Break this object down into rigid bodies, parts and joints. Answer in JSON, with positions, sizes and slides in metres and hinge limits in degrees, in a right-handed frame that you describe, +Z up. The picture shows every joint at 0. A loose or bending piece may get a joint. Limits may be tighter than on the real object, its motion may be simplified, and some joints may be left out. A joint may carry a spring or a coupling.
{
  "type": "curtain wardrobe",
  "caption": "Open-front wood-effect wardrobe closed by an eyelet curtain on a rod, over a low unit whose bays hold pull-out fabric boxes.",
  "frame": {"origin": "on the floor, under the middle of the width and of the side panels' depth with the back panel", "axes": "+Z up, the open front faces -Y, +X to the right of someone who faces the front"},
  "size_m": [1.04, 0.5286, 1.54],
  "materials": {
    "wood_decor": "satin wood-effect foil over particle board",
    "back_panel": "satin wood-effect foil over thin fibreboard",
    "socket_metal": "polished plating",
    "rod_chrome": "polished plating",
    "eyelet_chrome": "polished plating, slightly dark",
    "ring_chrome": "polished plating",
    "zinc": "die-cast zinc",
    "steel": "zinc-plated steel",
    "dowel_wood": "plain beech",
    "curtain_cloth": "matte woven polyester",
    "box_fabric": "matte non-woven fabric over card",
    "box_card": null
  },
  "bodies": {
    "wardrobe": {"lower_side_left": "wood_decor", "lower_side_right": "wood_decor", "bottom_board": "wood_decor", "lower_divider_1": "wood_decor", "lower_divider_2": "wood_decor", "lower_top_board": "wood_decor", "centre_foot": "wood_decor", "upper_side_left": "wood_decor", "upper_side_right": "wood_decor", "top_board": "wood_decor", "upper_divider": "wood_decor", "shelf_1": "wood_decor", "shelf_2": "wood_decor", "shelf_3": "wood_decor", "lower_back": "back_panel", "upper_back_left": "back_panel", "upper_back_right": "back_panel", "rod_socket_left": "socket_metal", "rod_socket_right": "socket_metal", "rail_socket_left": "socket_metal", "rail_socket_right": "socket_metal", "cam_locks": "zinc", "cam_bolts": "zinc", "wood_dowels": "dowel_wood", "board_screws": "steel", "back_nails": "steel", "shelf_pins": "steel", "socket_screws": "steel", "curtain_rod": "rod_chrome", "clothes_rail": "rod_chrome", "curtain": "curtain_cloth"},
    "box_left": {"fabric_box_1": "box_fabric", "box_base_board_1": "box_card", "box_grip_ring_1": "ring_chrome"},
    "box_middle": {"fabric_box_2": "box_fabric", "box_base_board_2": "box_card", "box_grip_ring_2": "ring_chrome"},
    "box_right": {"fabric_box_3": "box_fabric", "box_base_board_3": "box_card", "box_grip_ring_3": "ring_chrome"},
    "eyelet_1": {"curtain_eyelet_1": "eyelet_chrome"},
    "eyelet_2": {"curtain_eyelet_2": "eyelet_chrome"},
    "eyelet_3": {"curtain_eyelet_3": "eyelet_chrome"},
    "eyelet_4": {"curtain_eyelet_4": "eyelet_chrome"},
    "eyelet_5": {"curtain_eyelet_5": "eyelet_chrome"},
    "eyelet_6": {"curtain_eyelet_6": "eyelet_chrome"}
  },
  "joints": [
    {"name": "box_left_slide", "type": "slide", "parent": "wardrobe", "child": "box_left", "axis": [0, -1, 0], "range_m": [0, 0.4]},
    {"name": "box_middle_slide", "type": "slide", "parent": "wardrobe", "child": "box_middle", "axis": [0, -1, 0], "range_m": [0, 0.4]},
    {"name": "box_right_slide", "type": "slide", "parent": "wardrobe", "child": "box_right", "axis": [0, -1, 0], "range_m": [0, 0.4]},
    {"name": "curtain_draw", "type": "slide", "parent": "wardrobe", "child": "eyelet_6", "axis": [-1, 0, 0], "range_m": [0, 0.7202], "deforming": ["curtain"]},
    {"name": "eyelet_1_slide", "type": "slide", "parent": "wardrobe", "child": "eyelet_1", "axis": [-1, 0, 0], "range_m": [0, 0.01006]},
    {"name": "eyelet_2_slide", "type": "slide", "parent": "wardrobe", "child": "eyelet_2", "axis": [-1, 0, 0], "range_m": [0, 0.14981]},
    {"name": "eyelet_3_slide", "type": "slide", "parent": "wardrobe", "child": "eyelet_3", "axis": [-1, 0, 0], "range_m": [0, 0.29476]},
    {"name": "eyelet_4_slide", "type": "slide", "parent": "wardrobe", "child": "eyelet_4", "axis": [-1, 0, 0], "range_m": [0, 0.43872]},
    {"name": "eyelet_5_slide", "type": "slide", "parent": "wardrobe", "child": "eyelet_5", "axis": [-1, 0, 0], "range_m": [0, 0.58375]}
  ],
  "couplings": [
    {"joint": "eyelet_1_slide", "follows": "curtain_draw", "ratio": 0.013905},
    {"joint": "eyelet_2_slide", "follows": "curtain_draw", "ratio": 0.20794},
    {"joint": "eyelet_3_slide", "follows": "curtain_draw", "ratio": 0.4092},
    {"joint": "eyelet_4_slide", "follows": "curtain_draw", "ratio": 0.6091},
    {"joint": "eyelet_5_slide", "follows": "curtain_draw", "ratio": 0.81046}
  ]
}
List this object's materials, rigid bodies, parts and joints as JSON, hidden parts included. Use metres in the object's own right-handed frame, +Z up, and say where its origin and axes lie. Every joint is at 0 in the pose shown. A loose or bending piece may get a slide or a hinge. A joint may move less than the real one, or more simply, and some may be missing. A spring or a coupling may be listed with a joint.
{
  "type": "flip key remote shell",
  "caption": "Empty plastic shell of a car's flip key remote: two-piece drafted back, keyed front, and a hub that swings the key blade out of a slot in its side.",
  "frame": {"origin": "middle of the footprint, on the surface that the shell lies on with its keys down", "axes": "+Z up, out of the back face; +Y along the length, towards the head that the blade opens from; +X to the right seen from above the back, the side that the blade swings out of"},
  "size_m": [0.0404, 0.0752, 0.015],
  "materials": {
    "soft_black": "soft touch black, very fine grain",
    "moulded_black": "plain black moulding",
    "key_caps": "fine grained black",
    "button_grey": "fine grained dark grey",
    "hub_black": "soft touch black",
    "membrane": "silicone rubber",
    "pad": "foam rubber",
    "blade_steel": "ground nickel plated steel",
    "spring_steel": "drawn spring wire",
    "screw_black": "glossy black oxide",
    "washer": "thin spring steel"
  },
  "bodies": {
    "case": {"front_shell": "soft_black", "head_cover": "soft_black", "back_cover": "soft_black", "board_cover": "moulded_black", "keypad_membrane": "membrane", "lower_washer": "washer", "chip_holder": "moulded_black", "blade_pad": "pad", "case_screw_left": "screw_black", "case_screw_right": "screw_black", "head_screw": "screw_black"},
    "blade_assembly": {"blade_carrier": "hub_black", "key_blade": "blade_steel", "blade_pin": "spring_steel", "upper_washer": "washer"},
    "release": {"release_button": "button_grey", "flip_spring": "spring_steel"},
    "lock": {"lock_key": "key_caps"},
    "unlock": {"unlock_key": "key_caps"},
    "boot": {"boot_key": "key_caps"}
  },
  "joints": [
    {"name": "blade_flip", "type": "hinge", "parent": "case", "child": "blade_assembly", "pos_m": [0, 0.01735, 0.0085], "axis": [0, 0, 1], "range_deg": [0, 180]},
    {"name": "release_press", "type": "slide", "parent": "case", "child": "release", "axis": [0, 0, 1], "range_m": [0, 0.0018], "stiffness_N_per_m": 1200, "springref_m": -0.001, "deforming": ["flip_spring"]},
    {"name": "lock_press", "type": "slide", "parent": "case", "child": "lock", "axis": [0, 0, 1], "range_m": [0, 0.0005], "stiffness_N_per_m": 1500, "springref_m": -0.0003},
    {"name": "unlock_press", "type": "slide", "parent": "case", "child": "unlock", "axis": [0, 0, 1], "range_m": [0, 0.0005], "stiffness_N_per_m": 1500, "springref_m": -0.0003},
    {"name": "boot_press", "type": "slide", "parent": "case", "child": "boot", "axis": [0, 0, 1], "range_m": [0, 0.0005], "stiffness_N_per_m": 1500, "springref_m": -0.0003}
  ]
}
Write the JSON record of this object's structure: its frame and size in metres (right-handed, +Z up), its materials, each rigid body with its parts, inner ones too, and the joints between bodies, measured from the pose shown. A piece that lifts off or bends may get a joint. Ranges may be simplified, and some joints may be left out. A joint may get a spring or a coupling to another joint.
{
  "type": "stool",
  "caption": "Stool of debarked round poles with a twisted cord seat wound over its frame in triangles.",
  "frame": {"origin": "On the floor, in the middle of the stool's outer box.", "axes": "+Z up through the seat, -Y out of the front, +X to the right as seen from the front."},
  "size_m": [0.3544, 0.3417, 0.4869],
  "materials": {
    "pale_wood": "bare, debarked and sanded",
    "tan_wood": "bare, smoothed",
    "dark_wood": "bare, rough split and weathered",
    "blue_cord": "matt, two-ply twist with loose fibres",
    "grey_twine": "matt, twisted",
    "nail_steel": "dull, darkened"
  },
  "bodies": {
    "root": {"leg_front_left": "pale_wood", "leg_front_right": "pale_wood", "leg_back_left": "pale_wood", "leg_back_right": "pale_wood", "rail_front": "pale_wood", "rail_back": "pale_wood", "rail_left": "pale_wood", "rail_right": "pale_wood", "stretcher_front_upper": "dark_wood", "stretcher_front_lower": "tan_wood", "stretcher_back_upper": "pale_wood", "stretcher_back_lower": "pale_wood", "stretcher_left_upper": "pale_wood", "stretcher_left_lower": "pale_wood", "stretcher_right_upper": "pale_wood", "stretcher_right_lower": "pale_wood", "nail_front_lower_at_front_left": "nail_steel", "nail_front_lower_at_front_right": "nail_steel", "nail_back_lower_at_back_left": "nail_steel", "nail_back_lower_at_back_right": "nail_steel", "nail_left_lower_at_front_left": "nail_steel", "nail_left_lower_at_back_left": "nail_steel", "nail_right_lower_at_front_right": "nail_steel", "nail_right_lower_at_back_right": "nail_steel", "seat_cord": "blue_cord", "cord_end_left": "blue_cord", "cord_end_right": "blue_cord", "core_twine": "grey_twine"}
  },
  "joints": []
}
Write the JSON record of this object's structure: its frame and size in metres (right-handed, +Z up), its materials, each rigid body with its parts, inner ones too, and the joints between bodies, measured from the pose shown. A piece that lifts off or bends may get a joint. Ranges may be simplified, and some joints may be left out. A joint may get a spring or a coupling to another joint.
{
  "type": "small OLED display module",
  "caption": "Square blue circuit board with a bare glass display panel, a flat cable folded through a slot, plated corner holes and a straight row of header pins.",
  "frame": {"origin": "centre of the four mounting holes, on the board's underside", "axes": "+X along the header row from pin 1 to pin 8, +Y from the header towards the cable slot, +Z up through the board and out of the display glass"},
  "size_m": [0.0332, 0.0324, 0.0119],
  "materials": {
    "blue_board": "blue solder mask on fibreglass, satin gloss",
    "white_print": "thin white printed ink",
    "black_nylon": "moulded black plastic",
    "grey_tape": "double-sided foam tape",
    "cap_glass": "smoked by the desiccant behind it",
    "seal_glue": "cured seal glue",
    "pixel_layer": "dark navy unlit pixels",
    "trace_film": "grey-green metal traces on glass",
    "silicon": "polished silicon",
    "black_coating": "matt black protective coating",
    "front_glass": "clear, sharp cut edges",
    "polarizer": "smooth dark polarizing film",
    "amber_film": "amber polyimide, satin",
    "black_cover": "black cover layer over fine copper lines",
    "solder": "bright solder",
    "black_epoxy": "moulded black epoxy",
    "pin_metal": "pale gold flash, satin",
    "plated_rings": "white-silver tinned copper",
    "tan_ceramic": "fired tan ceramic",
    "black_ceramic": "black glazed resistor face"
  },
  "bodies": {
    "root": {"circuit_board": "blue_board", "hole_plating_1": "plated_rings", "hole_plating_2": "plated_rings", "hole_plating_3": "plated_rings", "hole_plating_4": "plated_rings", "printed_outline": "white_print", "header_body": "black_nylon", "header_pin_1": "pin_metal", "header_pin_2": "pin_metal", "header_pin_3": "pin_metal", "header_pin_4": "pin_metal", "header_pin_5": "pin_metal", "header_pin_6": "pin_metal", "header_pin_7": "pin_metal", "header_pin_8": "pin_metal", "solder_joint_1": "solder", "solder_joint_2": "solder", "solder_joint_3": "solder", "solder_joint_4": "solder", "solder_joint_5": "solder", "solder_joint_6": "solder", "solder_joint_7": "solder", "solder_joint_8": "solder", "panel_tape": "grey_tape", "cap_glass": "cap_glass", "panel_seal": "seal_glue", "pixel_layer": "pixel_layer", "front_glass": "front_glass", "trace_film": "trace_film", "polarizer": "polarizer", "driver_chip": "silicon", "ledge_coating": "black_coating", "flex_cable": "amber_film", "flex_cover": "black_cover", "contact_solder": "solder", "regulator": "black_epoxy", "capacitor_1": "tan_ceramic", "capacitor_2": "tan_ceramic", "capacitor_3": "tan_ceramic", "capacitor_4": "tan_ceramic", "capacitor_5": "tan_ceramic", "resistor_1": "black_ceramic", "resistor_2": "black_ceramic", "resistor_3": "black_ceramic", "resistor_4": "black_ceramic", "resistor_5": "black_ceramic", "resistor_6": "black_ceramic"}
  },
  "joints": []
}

_ _ _ _

= BRIEF =
Scan the listing above and identify each line holding the string "down"; copy every such line.

= ANSWER =
Break this object down into rigid bodies, parts and joints. Answer in JSON, with positions, sizes and slides in metres and hinge limits in degrees, in a right-handed frame that you describe, +Z up. The picture shows every joint at 0. A loose or bending piece may get a joint. Limits may be tighter than on the real object, its motion may be simplified, and some joints may be left out. A joint may carry a spring or a coupling.
  "frame": {"origin": "middle of the footprint, on the surface that the shell lies on with its keys down", "axes": "+Z up, out of the back face; +Y along the length, towards the head that the blade opens from; +X to the right seen from above the back, the side that the blade swings out of"},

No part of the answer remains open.